**SHORT TASK**
Please output the lines shown below exactly as they appear.

**INFORMATION SHOWN**
----
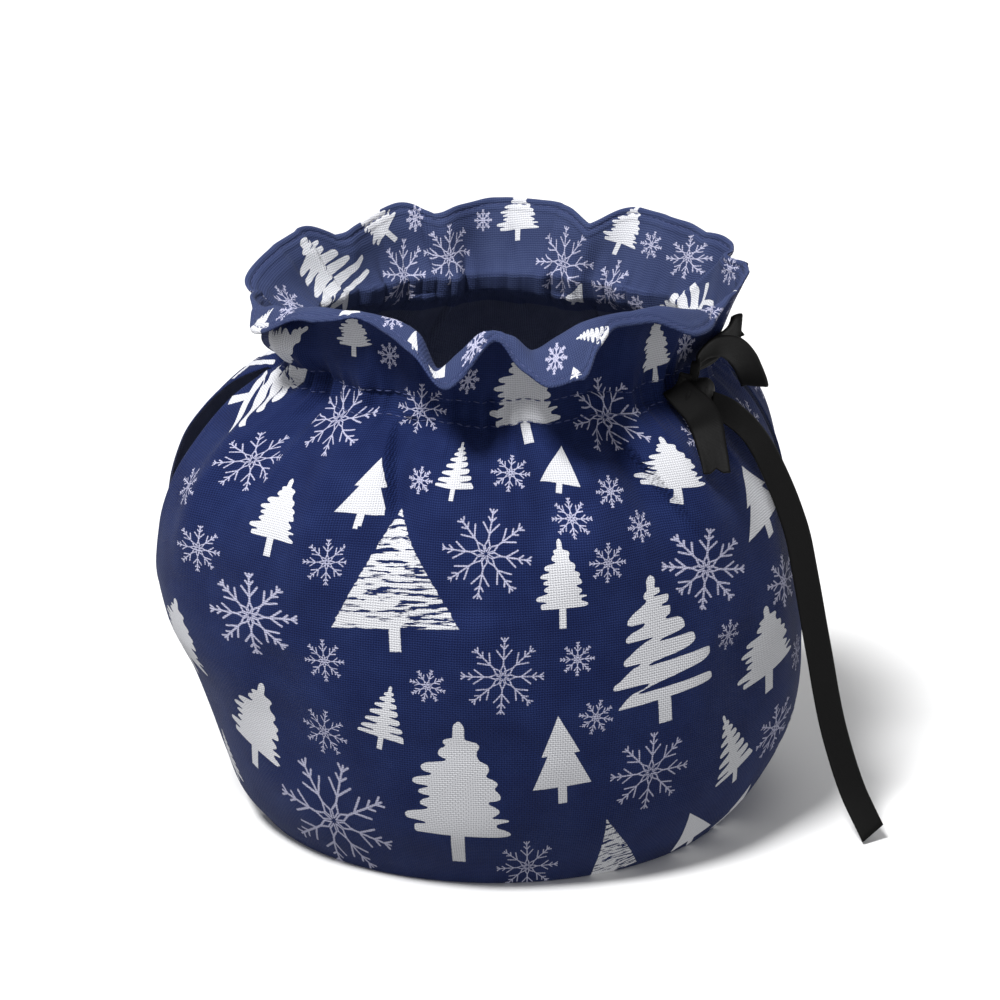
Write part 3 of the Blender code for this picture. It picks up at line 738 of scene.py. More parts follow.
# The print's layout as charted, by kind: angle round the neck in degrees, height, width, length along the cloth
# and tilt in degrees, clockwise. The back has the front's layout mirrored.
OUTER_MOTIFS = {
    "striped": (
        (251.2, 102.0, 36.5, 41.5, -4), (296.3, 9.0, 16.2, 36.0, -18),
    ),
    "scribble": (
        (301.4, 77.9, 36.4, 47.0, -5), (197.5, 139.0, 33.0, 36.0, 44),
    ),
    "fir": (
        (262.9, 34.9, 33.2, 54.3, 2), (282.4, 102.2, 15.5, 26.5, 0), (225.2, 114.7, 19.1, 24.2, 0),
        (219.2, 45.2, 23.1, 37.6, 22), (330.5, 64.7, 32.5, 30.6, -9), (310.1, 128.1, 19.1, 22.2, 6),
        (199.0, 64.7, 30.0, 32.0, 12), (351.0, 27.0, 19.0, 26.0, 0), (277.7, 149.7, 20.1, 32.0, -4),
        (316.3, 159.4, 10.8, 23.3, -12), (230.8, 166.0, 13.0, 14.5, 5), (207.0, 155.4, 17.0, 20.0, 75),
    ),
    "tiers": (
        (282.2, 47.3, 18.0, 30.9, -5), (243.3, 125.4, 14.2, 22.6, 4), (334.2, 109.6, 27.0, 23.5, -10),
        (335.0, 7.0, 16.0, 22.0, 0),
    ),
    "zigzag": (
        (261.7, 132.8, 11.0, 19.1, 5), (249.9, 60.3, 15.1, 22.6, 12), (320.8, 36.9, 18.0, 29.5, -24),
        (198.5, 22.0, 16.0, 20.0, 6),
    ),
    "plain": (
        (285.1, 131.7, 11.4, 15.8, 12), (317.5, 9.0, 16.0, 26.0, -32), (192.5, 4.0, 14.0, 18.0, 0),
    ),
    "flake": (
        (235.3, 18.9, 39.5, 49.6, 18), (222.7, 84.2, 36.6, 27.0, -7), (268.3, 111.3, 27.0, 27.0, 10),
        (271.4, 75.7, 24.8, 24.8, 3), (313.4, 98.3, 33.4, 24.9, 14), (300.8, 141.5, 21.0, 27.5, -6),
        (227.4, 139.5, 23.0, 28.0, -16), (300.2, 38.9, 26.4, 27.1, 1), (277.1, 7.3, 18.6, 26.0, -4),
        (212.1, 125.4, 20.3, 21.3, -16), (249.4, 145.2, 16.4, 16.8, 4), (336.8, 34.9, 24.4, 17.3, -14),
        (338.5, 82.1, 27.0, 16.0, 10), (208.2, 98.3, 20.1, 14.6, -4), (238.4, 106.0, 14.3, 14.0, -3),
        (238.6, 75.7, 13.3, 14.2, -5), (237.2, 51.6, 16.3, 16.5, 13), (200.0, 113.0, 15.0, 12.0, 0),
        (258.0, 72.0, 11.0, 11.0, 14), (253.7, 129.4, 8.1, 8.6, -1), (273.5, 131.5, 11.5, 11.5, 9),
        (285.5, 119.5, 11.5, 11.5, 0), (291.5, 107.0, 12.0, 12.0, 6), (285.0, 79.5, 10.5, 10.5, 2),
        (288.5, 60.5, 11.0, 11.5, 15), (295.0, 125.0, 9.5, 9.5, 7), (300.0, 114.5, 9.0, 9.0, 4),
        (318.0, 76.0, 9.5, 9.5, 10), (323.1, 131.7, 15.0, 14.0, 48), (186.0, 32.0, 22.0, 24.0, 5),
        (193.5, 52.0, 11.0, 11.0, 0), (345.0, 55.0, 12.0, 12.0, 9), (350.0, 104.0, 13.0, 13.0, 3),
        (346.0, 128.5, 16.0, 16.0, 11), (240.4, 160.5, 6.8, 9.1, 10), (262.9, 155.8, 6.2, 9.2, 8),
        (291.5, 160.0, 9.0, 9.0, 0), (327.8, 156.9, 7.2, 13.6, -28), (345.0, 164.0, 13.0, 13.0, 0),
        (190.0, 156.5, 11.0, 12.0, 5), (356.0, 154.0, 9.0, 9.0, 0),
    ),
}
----
**WRITTEN SOLUTION**
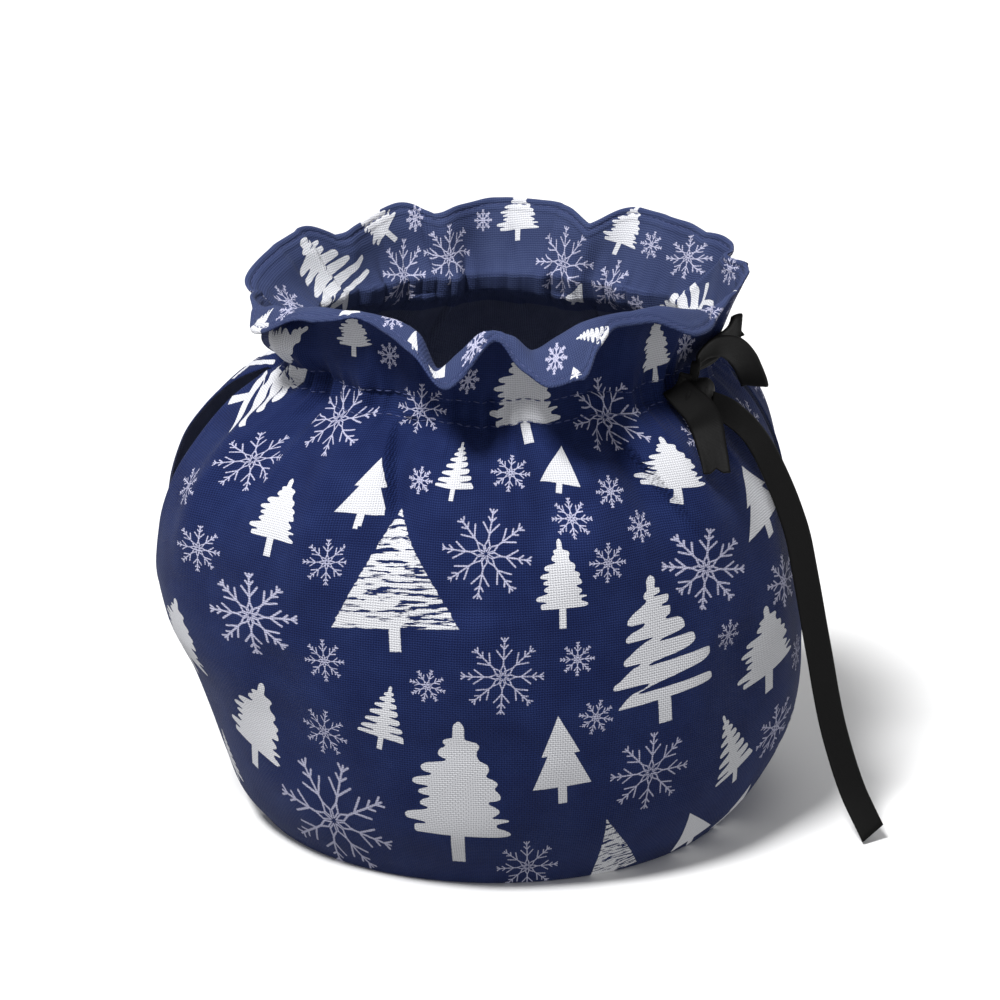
Write part 3 of the Blender code for this picture. It picks up at line 738 of scene.py. More parts follow.
# The print's layout as charted, by kind: angle round the neck in degrees, height, width, length along the cloth
# and tilt in degrees, clockwise. The back has the front's layout mirrored.
OUTER_MOTIFS = {
    "striped": (
        (251.2, 102.0, 36.5, 41.5, -4), (296.3, 9.0, 16.2, 36.0, -18),
    ),
    "scribble": (
        (301.4, 77.9, 36.4, 47.0, -5), (197.5, 139.0, 33.0, 36.0, 44),
    ),
    "fir": (
        (262.9, 34.9, 33.2, 54.3, 2), (282.4, 102.2, 15.5, 26.5, 0), (225.2, 114.7, 19.1, 24.2, 0),
        (219.2, 45.2, 23.1, 37.6, 22), (330.5, 64.7, 32.5, 30.6, -9), (310.1, 128.1, 19.1, 22.2, 6),
        (199.0, 64.7, 30.0, 32.0, 12), (351.0, 27.0, 19.0, 26.0, 0), (277.7, 149.7, 20.1, 32.0, -4),
        (316.3, 159.4, 10.8, 23.3, -12), (230.8, 166.0, 13.0, 14.5, 5), (207.0, 155.4, 17.0, 20.0, 75),
    ),
    "tiers": (
        (282.2, 47.3, 18.0, 30.9, -5), (243.3, 125.4, 14.2, 22.6, 4), (334.2, 109.6, 27.0, 23.5, -10),
        (335.0, 7.0, 16.0, 22.0, 0),
    ),
    "zigzag": (
        (261.7, 132.8, 11.0, 19.1, 5), (249.9, 60.3, 15.1, 22.6, 12), (320.8, 36.9, 18.0, 29.5, -24),
        (198.5, 22.0, 16.0, 20.0, 6),
    ),
    "plain": (
        (285.1, 131.7, 11.4, 15.8, 12), (317.5, 9.0, 16.0, 26.0, -32), (192.5, 4.0, 14.0, 18.0, 0),
    ),
    "flake": (
        (235.3, 18.9, 39.5, 49.6, 18), (222.7, 84.2, 36.6, 27.0, -7), (268.3, 111.3, 27.0, 27.0, 10),
        (271.4, 75.7, 24.8, 24.8, 3), (313.4, 98.3, 33.4, 24.9, 14), (300.8, 141.5, 21.0, 27.5, -6),
        (227.4, 139.5, 23.0, 28.0, -16), (300.2, 38.9, 26.4, 27.1, 1), (277.1, 7.3, 18.6, 26.0, -4),
        (212.1, 125.4, 20.3, 21.3, -16), (249.4, 145.2, 16.4, 16.8, 4), (336.8, 34.9, 24.4, 17.3, -14),
        (338.5, 82.1, 27.0, 16.0, 10), (208.2, 98.3, 20.1, 14.6, -4), (238.4, 106.0, 14.3, 14.0, -3),
        (238.6, 75.7, 13.3, 14.2, -5), (237.2, 51.6, 16.3, 16.5, 13), (200.0, 113.0, 15.0, 12.0, 0),
        (258.0, 72.0, 11.0, 11.0, 14), (253.7, 129.4, 8.1, 8.6, -1), (273.5, 131.5, 11.5, 11.5, 9),
        (285.5, 119.5, 11.5, 11.5, 0), (291.5, 107.0, 12.0, 12.0, 6), (285.0, 79.5, 10.5, 10.5, 2),
        (288.5, 60.5, 11.0, 11.5, 15), (295.0, 125.0, 9.5, 9.5, 7), (300.0, 114.5, 9.0, 9.0, 4),
        (318.0, 76.0, 9.5, 9.5, 10), (323.1, 131.7, 15.0, 14.0, 48), (186.0, 32.0, 22.0, 24.0, 5),
        (193.5, 52.0, 11.0, 11.0, 0), (345.0, 55.0, 12.0, 12.0, 9), (350.0, 104.0, 13.0, 13.0, 3),
        (346.0, 128.5, 16.0, 16.0, 11), (240.4, 160.5, 6.8, 9.1, 10), (262.9, 155.8, 6.2, 9.2, 8),
        (291.5, 160.0, 9.0, 9.0, 0), (327.8, 156.9, 7.2, 13.6, -28), (345.0, 164.0, 13.0, 13.0, 0),
        (190.0, 156.5, 11.0, 12.0, 5), (356.0, 154.0, 9.0, 9.0, 0),
    ),
}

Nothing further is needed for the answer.